It is a very encouraging lesson for today as the religion of humanism and post-modernism so powerfully spread during the last century so that it now dominates Wales. It threatens to extinguish historic Christianity, and we are exhorted from this passage to be looking to God and crying to him for help. “We do not know what to do, but our eyes are on you.” The incident described in 2 Chronicles 20 casts light on Psalm 20 in which the king and the people of God have to deal with an enemy invasion (you see the reference to chariots and horses in verse 7) and David is getting ready for battle. Once again the people gather together and first of all they cry out their prayers to God for the king as he leads the people into battle. They express their best wishes for his success. I want us to look at this psalm asking this question, what should we want for our leaders today. How should we pray for them? Five things we should pray for our leaders.

  1. WHAT WE SHOULD WANT FOR OUR LEADERS TODAY. (vv.1-5).

i] May the Lord hear your prayers. You immediately are confronted with that longing, that God would give to their leaders what they were praying for. It’s clearly very important to them, because it’s both the beginning and the end of their good wishes. It’s the book-ends of these requests. They pray; “May the Lord answer you when you are in distress . . . May the Lord grant all your requests” (vv.1&5). Then we must ask what are their requests? What are our leaders praying for? They are certainly not praying for their lottery numbers to come up, because they know that the love of money is the root of all kinds of evil. They’re not praying that they’ll get members of the opposite sex to sleep with them. They’re not praying that they won’t get caught as they cheat the government out of taxes they owe. What are their requests? Themes like this, victory over the world, the flesh and the devil, triumph over the sin that so easily besets them, deliverance from laziness, time-wasting, injustice, and greed. They are asking positively for constant nearness to God by the blood of Christ, more love for God, being filled with the Spirit, loving their neighbours as themselves. They are praying that they will fulfil their chief aim in life of glorifying God and enjoying him for ever. They are praying that the name of the Lord would be exalted and his kingdom will come with power. Every real leader in the church of Jesus Christ is making requests like that, as Christ did himself. They are praying for lives whi
ch won’t be frittered away doing the second best, but lives that will count for Jesus Christ. They want to go to heaven and take many people with them.

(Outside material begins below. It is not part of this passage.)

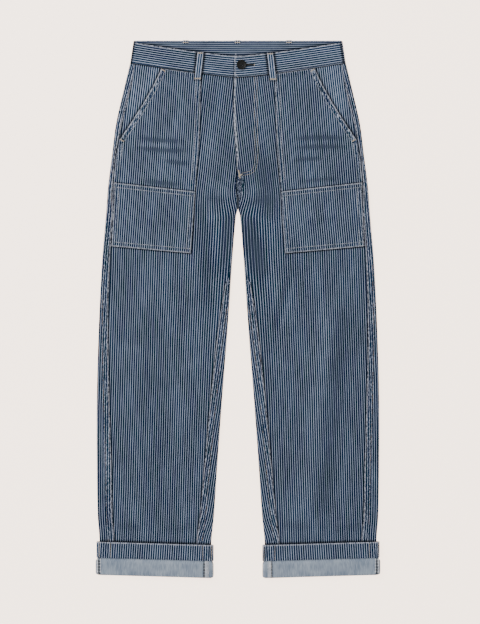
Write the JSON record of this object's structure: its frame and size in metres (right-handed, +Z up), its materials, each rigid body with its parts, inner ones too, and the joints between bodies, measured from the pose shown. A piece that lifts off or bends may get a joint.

Think of Amy Carmichael’s prayer in her poem Flame of God;

“Give me the love that leads the way,

The faith that nothing can dismay,

The hope no disappointments tire,

The passion that will burn like fire;

Let me not sink to be a clod;

Make me Thy fuel, Flame of God.”

 

Ian Hamilton of Cambridge wrote a letter to his congregation this month on this very theme, and as I read it some of his words touched me. He said, “Surely every right thinking Christian longs to be ‘useful to the Master.’ We owe him everything. Our longing to serve him is not that thus we might ‘repay’ him. We could live ten thousand times ten thousand years and never begin to repay him. No. We long to serve him, and be useful to him, to express our love to him, the deep gratitude of our redeemed hearts for his great grace to us in the gospel.” That is the stuff of the prayers of holy men, and you would want me to make from my heart requests like that. You would feel safe and blessed if you knew that that was what I longed for night and day. That’s what you believe every gospel preacher should be praying about, and so you could add your ‘Amen’ to this congregation of people here in Psalm 20 who prayed for David longing that the Lord would answer the king and grant all his requests because they would be God-honouring prayers and Messiah-exalting prayers.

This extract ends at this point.